• TASK REQUIREMENTS:
Below are several entries. Transcribe exactly those lines that fall from the one with "Recreate this object" through the one with "unit_h = 2770; // [2750:5:2900]", end lines included.

• MATERIAL FOR THIS TASK:
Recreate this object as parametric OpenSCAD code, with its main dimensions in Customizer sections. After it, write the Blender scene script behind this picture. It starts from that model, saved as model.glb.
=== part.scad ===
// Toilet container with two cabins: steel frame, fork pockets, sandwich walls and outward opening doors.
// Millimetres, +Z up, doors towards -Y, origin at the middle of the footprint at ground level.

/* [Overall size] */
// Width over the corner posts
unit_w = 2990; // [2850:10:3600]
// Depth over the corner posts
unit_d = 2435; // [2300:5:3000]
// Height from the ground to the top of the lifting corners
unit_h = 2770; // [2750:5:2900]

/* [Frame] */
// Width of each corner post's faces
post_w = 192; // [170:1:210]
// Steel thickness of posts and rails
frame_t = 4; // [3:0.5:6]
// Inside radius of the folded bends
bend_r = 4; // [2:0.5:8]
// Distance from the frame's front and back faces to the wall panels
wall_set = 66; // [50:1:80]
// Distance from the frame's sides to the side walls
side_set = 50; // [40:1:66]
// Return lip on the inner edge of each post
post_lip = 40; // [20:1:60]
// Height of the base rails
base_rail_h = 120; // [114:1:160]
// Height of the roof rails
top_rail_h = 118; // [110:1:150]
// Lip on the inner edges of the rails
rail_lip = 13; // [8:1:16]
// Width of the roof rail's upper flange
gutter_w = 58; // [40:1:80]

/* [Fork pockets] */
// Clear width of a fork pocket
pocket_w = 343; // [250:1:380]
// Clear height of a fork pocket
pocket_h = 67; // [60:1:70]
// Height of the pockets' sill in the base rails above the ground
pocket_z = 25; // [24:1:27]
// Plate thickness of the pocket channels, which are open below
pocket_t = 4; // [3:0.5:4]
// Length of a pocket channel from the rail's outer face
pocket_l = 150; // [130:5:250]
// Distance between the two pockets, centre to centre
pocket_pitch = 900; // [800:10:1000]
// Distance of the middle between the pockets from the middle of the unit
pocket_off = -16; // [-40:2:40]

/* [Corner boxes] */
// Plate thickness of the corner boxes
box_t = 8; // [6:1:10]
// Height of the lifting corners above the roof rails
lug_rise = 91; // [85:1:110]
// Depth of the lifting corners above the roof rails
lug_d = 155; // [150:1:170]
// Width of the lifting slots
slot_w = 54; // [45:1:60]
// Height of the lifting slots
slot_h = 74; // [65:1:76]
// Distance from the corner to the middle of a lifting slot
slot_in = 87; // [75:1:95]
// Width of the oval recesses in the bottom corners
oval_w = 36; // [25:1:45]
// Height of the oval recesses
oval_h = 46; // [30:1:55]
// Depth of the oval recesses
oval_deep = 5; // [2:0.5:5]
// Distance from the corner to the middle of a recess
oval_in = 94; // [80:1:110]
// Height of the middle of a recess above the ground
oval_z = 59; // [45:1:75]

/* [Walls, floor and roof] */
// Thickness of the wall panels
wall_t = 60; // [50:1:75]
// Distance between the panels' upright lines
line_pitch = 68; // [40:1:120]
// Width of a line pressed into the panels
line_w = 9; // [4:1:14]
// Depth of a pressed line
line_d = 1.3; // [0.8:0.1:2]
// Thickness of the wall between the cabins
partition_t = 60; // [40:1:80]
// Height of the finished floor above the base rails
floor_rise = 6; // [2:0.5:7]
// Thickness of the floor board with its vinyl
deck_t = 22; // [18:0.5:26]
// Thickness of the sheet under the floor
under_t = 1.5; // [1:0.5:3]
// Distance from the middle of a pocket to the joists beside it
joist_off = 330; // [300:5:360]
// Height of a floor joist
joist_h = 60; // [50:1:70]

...

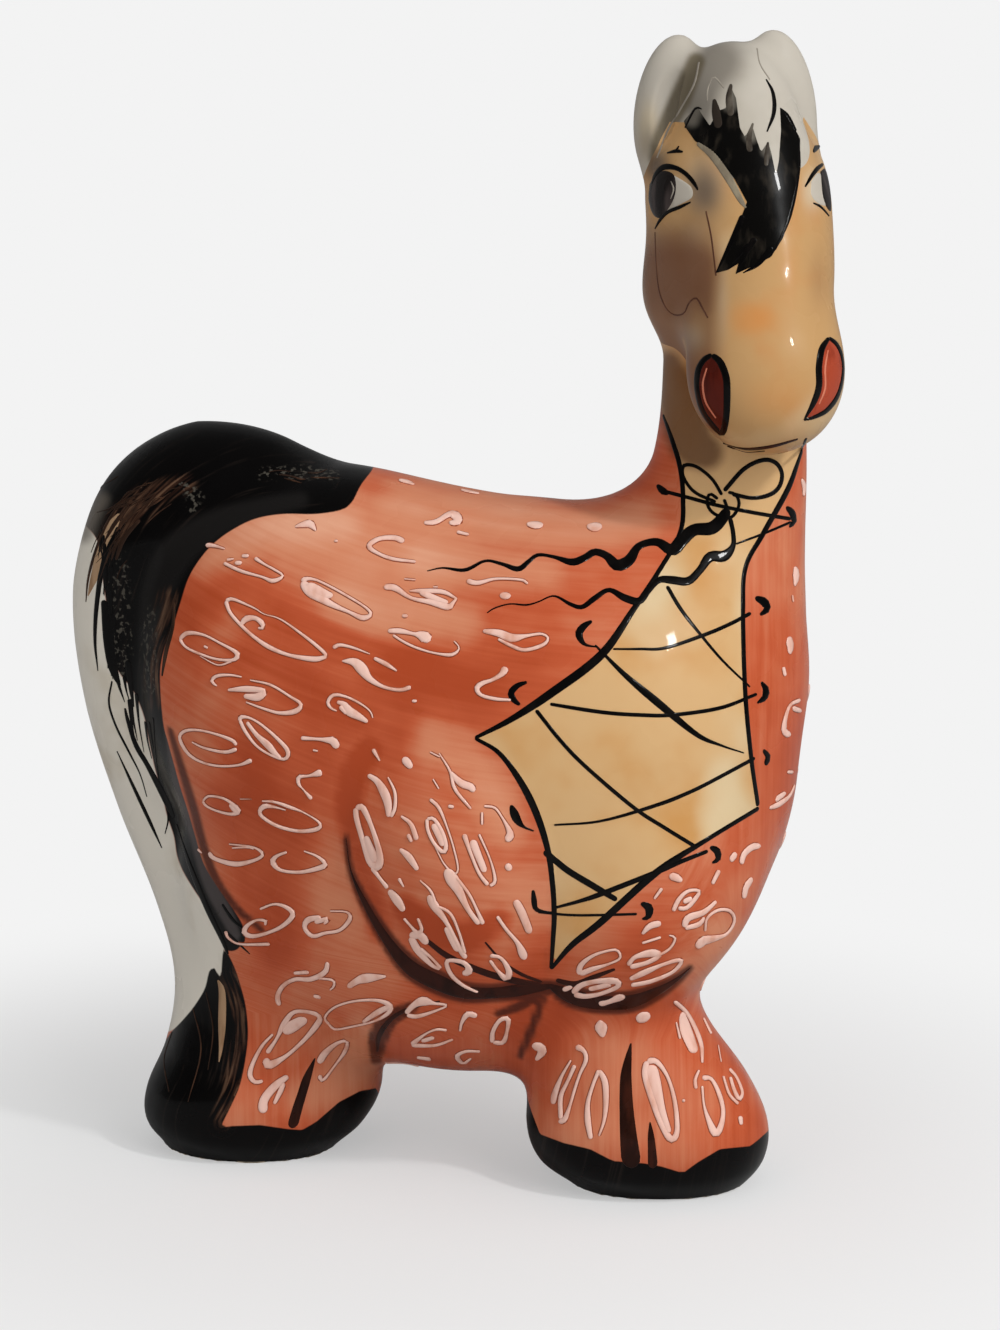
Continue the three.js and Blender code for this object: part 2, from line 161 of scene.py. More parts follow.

...

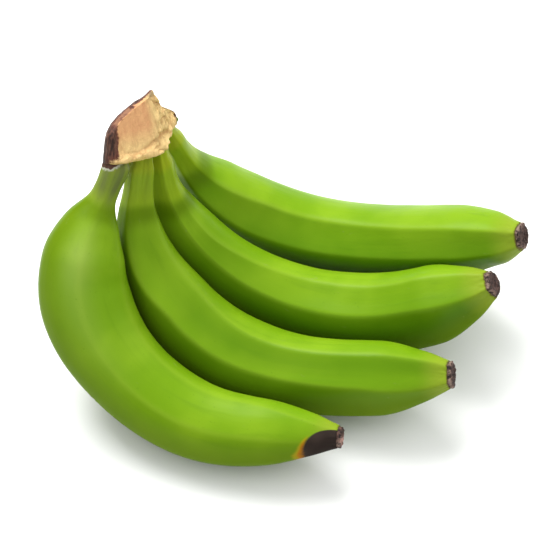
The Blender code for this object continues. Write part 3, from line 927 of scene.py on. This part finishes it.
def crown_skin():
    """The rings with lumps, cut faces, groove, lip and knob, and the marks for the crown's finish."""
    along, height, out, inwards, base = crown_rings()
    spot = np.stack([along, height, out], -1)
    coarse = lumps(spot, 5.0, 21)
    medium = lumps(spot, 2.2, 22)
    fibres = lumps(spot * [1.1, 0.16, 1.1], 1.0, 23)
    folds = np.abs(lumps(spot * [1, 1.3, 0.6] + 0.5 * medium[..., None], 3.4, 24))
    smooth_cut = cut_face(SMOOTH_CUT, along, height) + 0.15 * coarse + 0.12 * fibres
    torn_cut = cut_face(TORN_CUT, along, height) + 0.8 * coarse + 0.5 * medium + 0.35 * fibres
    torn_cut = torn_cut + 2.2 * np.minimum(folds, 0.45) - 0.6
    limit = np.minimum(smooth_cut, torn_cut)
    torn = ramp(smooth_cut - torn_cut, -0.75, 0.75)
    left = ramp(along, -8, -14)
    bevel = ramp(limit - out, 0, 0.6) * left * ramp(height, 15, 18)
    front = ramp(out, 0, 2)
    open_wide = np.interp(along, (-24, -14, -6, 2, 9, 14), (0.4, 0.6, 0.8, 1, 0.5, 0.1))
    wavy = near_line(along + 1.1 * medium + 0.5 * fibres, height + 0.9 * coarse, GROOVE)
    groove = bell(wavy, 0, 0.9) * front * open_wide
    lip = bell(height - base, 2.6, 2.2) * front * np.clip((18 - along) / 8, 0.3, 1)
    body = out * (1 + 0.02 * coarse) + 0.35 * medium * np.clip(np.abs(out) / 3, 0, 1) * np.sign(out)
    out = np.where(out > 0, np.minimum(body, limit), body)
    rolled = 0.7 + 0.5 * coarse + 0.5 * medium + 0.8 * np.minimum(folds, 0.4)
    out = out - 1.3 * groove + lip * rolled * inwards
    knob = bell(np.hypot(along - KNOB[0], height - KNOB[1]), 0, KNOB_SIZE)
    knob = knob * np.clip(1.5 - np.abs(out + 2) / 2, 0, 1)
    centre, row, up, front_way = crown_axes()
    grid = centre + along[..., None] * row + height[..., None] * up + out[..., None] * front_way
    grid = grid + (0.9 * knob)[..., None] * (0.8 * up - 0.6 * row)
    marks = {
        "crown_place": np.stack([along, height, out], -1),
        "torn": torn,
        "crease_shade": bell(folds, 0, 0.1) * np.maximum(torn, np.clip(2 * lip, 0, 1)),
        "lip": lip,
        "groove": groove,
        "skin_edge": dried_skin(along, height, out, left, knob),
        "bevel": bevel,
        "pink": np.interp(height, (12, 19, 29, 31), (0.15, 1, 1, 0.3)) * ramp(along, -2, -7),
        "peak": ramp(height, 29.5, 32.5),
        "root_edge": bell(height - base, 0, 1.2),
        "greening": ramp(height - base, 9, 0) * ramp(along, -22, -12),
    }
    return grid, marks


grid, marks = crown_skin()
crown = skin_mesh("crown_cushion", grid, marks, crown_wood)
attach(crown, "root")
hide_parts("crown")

• RESULT BELOW:
Recreate this object as parametric OpenSCAD code, with its main dimensions in Customizer sections. After it, write the Blender scene script behind this picture. It starts from that model, saved as model.glb.
=== part.scad ===
// Toilet container with two cabins: steel frame, fork pockets, sandwich walls and outward opening doors.
// Millimetres, +Z up, doors towards -Y, origin at the middle of the footprint at ground level.

/* [Overall size] */
// Width over the corner posts
unit_w = 2990; // [2850:10:3600]
// Depth over the corner posts
unit_d = 2435; // [2300:5:3000]
// Height from the ground to the top of the lifting corners
unit_h = 2770; // [2750:5:2900]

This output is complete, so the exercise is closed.